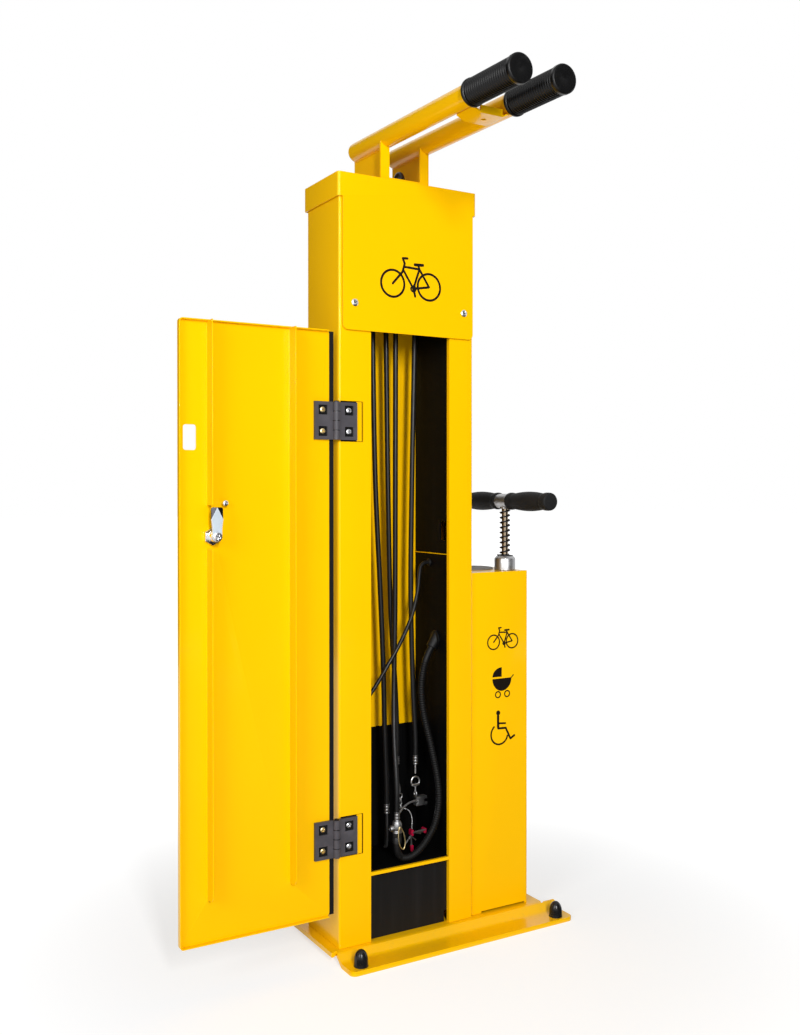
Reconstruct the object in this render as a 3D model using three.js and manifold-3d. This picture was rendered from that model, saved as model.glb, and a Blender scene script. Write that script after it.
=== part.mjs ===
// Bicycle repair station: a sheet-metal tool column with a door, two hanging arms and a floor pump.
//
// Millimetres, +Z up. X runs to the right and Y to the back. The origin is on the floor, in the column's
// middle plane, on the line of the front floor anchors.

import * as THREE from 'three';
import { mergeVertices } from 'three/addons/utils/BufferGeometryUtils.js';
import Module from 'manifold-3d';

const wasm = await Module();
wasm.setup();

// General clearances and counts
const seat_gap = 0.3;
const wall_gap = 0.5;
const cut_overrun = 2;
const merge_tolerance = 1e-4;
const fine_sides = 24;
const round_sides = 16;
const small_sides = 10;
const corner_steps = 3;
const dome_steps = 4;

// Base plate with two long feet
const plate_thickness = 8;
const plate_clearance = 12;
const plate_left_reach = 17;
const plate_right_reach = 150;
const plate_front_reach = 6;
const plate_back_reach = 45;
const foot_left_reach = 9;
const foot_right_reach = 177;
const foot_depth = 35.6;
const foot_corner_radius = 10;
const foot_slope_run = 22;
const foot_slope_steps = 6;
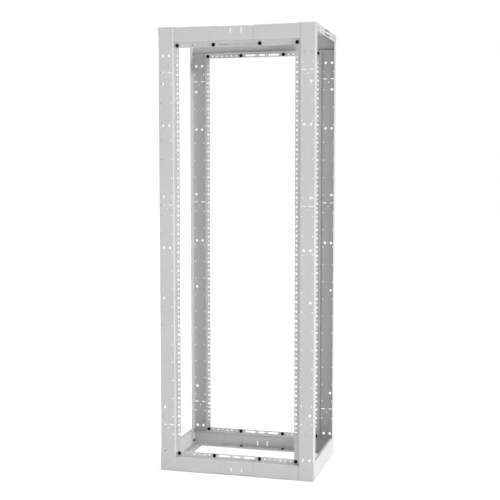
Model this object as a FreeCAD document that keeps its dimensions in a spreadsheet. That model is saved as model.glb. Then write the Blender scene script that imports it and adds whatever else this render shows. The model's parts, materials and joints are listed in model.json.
______
**EXERCISE PROMPT:** Set down all of the entries exactly, please.

**OUTPUT FOR THIS TASK:**
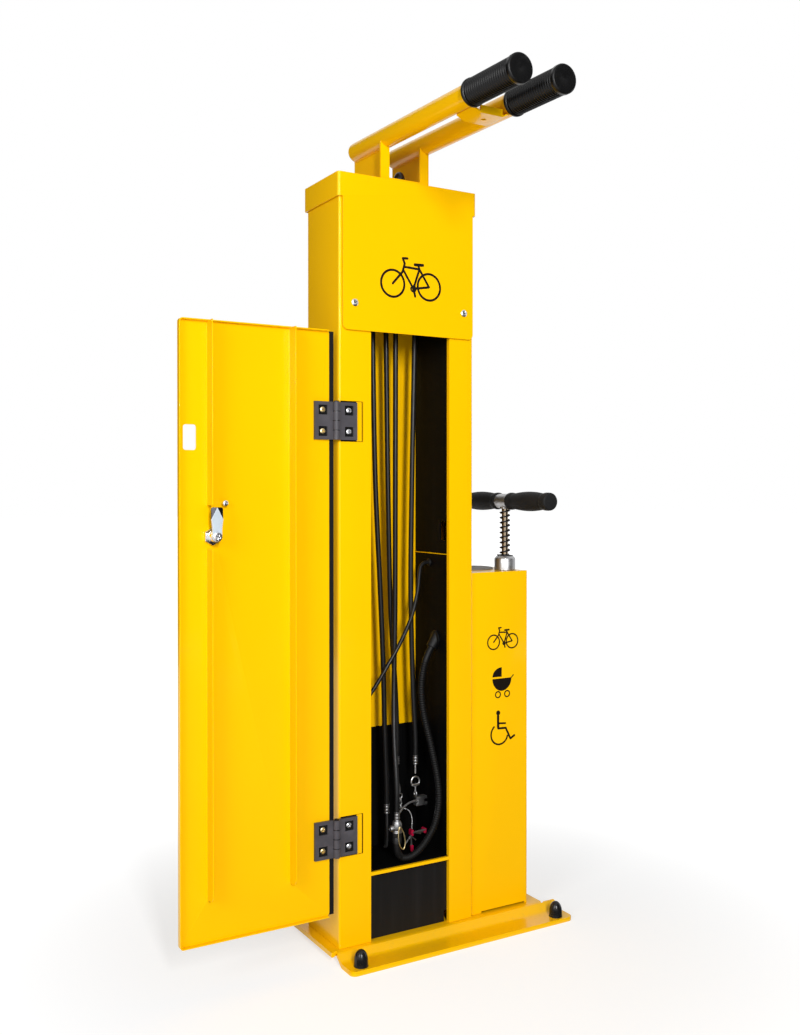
Reconstruct the object in this render as a 3D model using three.js and manifold-3d. This picture was rendered from that model, saved as model.glb, and a Blender scene script. Write that script after it.
=== part.mjs ===
// Bicycle repair station: a sheet-metal tool column with a door, two hanging arms and a floor pump.
//
// Millimetres, +Z up. X runs to the right and Y to the back. The origin is on the floor, in the column's
// middle plane, on the line of the front floor anchors.

import * as THREE from 'three';
import { mergeVertices } from 'three/addons/utils/BufferGeometryUtils.js';
import Module from 'manifold-3d';

const wasm = await Module();
wasm.setup();

// General clearances and counts
const seat_gap = 0.3;
const wall_gap = 0.5;
const cut_overrun = 2;
const merge_tolerance = 1e-4;
const fine_sides = 24;
const round_sides = 16;
const small_sides = 10;
const corner_steps = 3;
const dome_steps = 4;

// Base plate with two long feet
const plate_thickness = 8;
const plate_clearance = 12;
const plate_left_reach = 17;
const plate_right_reach = 150;
const plate_front_reach = 6;
const plate_back_reach = 45;
const foot_left_reach = 9;
const foot_right_reach = 177;
const foot_depth = 35.6;
const foot_corner_radius = 10;
const foot_slope_run = 22;
const foot_slope_steps = 6;
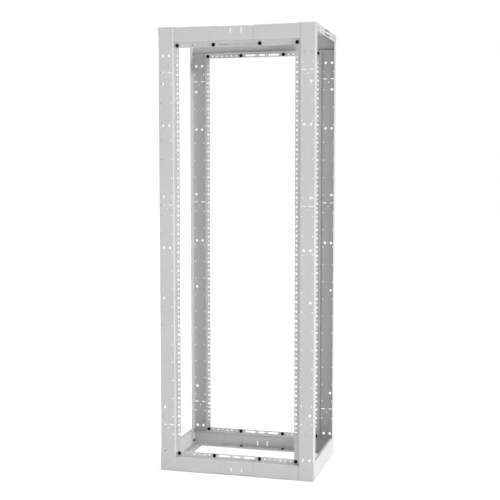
Model this object as a FreeCAD document that keeps its dimensions in a spreadsheet. That model is saved as model.glb. Then write the Blender scene script that imports it and adds whatever else this render shows. The model's parts, materials and joints are listed in model.json.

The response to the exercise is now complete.